Give only the number of lines that hold the word "from".

### Stored rows
──────────
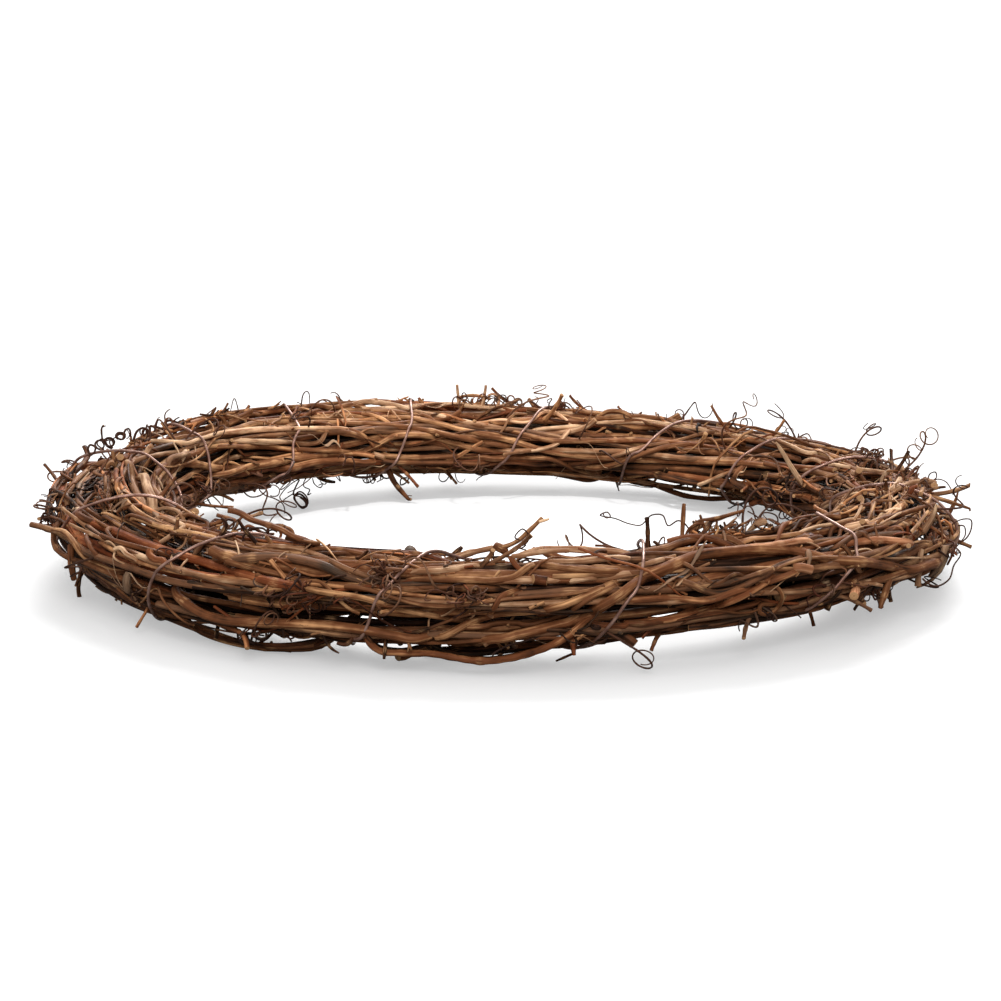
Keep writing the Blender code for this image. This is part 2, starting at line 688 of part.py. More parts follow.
──────────
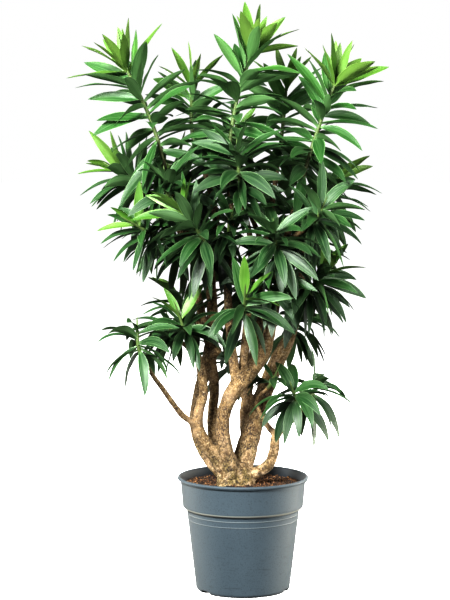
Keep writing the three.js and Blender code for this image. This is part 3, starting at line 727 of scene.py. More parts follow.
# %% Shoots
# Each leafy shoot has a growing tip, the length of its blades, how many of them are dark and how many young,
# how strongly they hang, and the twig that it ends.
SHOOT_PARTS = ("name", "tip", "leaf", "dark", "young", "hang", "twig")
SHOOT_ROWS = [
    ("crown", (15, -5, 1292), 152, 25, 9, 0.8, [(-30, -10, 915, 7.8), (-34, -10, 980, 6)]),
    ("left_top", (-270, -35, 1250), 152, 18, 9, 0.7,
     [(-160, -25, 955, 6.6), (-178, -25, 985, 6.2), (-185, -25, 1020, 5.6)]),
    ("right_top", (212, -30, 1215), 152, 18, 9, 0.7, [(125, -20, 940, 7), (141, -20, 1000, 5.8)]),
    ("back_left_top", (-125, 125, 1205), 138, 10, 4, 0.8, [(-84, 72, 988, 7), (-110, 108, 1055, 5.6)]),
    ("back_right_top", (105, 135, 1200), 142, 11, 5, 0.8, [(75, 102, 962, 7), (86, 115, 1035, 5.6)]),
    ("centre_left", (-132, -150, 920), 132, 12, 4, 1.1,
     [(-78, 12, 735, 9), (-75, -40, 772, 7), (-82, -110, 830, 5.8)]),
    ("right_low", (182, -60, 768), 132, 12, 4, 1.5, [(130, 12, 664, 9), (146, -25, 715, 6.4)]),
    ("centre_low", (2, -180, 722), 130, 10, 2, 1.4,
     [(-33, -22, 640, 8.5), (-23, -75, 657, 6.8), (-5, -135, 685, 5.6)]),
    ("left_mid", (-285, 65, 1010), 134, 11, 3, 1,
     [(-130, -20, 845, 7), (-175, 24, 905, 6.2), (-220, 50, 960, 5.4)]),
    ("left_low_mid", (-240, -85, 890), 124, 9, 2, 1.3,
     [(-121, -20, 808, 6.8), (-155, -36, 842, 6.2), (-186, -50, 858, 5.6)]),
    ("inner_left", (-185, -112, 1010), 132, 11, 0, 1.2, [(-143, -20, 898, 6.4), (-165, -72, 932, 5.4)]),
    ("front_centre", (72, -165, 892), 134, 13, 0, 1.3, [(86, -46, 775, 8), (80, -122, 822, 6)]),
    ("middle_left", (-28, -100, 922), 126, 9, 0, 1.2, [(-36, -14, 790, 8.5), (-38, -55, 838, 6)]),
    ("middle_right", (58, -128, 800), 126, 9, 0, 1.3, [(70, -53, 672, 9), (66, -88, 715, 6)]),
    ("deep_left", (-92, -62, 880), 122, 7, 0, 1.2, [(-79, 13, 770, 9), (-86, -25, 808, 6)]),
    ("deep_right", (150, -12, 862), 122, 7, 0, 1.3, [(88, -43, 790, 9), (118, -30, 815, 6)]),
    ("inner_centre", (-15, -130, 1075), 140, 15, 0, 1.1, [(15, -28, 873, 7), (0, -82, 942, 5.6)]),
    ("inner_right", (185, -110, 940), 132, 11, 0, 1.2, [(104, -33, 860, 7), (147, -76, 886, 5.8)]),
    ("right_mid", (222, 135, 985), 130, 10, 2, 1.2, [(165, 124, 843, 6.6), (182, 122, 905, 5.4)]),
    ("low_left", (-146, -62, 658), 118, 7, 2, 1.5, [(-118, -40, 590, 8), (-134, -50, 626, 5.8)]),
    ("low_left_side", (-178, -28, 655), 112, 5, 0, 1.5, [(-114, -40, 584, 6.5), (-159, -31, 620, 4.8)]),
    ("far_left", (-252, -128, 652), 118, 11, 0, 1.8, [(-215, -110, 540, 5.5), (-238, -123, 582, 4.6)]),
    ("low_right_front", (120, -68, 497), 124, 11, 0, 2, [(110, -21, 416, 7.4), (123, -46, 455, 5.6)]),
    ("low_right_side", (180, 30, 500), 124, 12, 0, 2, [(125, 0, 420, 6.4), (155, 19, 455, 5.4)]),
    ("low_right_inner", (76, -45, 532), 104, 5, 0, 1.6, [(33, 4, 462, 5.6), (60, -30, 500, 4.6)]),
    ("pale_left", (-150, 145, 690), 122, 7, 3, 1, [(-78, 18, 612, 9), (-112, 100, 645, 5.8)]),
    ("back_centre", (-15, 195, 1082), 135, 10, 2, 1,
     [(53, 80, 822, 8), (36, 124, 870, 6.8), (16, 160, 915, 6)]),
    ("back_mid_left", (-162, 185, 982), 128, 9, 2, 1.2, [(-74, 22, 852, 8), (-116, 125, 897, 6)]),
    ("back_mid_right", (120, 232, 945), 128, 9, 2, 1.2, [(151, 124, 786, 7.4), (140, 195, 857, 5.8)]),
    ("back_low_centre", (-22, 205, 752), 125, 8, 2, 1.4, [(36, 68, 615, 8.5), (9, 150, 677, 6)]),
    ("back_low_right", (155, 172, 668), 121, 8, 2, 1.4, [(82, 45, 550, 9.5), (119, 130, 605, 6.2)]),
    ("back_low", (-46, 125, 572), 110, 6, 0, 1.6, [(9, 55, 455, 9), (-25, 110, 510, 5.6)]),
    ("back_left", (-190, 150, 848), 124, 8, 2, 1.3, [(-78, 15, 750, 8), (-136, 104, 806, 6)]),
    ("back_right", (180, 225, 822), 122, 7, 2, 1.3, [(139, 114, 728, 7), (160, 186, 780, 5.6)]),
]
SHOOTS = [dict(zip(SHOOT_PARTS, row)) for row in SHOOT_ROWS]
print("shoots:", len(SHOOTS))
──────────
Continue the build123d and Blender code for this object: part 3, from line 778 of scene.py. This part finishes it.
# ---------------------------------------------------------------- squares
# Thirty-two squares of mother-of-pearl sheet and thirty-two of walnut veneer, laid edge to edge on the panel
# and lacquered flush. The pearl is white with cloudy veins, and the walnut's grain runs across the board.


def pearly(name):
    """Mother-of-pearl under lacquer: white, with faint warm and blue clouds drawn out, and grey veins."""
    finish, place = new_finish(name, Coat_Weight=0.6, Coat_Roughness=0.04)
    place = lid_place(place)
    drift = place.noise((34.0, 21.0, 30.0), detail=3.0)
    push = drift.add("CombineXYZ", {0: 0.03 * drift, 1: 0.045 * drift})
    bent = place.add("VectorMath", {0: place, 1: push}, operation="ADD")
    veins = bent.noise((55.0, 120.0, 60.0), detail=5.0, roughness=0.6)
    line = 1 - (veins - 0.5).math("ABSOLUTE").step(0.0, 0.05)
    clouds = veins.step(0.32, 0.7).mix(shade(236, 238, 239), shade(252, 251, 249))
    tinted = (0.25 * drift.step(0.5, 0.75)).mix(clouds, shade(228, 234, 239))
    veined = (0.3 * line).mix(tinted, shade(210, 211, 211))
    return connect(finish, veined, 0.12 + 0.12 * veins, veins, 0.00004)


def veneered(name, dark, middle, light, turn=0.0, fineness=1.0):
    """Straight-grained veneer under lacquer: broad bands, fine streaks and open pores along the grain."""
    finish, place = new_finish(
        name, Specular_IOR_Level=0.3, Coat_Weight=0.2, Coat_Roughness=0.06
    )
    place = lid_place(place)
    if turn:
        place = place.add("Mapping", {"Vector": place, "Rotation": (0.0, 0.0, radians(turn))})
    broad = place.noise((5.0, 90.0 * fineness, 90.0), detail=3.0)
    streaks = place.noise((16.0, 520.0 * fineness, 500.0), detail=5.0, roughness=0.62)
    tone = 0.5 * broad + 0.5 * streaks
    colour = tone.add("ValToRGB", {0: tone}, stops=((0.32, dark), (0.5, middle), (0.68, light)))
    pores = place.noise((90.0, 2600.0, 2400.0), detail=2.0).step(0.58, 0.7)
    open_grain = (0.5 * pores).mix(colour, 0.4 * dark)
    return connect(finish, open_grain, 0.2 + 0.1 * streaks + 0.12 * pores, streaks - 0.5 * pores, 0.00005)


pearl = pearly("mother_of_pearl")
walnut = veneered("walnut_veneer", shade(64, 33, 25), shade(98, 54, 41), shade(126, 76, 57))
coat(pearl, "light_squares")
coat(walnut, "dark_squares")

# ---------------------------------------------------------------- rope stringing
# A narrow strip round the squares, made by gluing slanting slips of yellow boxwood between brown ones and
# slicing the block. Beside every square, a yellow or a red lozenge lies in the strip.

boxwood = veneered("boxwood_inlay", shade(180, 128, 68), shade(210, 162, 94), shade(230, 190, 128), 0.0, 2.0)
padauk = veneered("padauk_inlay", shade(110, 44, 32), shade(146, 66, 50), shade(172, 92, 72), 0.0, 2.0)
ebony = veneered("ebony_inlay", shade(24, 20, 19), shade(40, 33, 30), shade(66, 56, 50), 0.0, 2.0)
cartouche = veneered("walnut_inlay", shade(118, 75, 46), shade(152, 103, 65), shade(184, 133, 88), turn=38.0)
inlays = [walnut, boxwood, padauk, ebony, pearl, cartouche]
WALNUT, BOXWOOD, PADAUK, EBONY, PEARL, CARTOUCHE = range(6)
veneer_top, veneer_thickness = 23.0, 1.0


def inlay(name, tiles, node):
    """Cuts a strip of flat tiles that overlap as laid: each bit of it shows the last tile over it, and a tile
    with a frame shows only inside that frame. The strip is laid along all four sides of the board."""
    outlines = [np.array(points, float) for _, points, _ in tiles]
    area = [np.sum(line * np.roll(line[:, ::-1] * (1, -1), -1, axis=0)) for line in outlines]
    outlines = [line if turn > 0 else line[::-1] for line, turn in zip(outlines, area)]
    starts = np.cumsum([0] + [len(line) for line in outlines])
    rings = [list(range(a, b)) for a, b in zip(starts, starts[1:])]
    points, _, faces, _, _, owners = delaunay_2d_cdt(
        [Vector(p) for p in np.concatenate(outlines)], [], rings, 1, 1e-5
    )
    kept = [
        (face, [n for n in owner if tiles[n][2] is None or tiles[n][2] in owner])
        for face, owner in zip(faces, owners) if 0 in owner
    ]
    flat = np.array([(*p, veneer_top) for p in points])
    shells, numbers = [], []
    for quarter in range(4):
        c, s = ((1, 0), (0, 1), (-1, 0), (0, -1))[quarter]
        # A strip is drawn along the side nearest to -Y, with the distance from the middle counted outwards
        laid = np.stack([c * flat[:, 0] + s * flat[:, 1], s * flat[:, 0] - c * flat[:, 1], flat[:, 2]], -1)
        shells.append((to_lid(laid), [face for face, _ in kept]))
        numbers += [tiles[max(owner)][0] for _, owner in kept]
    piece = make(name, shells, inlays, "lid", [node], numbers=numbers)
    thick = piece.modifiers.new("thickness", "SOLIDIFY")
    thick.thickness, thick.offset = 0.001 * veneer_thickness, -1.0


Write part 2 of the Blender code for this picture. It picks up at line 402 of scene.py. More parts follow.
──────────
### Solution to this task
2